The problem, for me, with news on the internet is one of mirroring, of repetition. It manifests in a couple of ways. Firstly, there is the serious story which, as a result of its analysis from every conceivable angle from every site one can accidentally click on a link to quickly loses all meaning. The brain stats to fixate onthe reporting of the event, rather than the event in and of itself.

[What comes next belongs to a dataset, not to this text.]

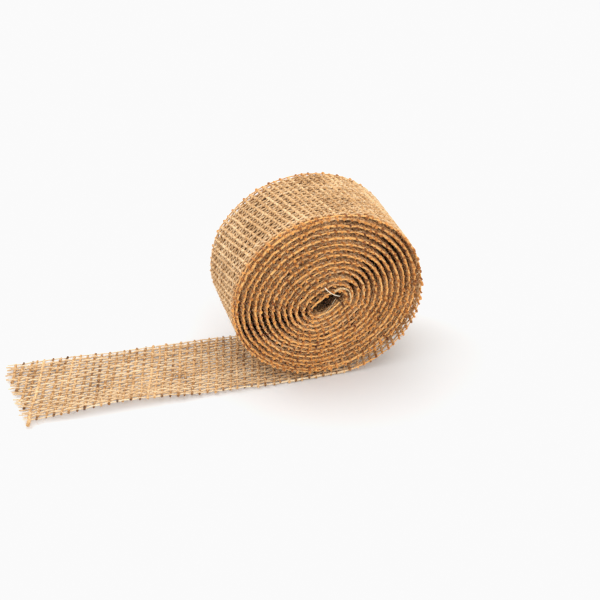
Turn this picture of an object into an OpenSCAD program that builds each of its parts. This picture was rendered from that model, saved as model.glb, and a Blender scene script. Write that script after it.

For example, the media clusterfuck des nos jours is, natch, the whole Ted Heath imbroglio. Now here’s a perfect media shitstorm, right here, because hey, it’s a bit similar to a whole bunch of other cases of recent memory so yes, we have a toolkit to respond to this, and, woohoo, bonus points, there’s shagging. We can all get behind that (that’s what HE said, fnarr, fnarr), plus it’s all a bit vague so there’s some glorious grey areas in which theories can put down some roots and turn their pretty faces to the nourishing who cares about facts sun. Glorious. The column inches will pour forth. But the very level and attention of detail stands to desensitise the whole thing. As we nod sagely over news reports, and listen with furrowed brows to his biographer say well no, he couldn’t, because there were always policemen with him you see (which, I, for one, find very reassuring), or a neighbour say he was a nice bloke, or a clearly frustrated political reporter allude to other stuff that he’s heard that he can’t possibly say the overwhelming becomes trivial. It is simultaneously a non-story and a fucking massive one. Because should one stand back for a moment and say what? You’re shitting me. The Prime Minister. The fucking PRIME MINISTER? Then a whole bunch of other question start to assert themselves, and all the talk of shadowy paedophile cabals at the top of society starts to, well, not make sense as such because, and this should be stressed, these are unsubstantiated allegations. But, simultaneously, the mind does the vanishing trick of bunging it in the “hmm” file. Because this is the rolling, 24-hour media age, and we’ve heard it all before, not this name, but a name like it, not this story, but a story like it. And so, the overwhelming becomes trivial,
Now, part two, the trivial becoming overwhelming. Ahahah, it was announced that Kermit the Frog and Miss Piggy are breaking up. Ahahaha, aw, upsetting, part of our collective childhoods and whatnot. Or, more pertinently, part of the collective childhood of people who churn out content for news blogs, and have been asked to provide a little light relief, what with all this kiddy-fiddling bumming everybody out. Ahahaha. I said bumming. Give me a fucking column on the Huffington Post. I saw a headline, I smiled briefly, there was that cute line from Miss Piggy about dating moi being like flying too close to the sun. It was amusing. The muppets were always funny, Miss Piggy was always funny (Kermit not so much). But then the newsfeeds mount up. Lead in line after lead in line. Love is dead, What hope is there for us. Love is dead. The break-up. OMG say it’s not so. What hope is there? There’s no such thing as love. Taken individually the rational response is ha, yes, a cute story, a little light relief amidst the bombing, religious wars and doing kids up the arse, We all need a little light relief (NOT LIKE THAT TED – allegedly). But, when collated, as newsfeeds tend to be, it becomes overwhelming, as a reader you suddenly feel that all humanity is fixated purely on the break-up of two puppets, and despite you knowing that this is not the case, those jokey headlines, when viewed in their numbing repetition, suddenly signify a great gaping horror at the heart of humanity, the reader feels that, as a species, we have become incapable of engaging with anything other than the trivial. And the feeling is overwhelming.
The point is that each of these stories has a position in our discourse, but the way we engage with them has the effect of negating the potency of each. News becomes not news. Not news becomes news. I am unsure as to the way out of this.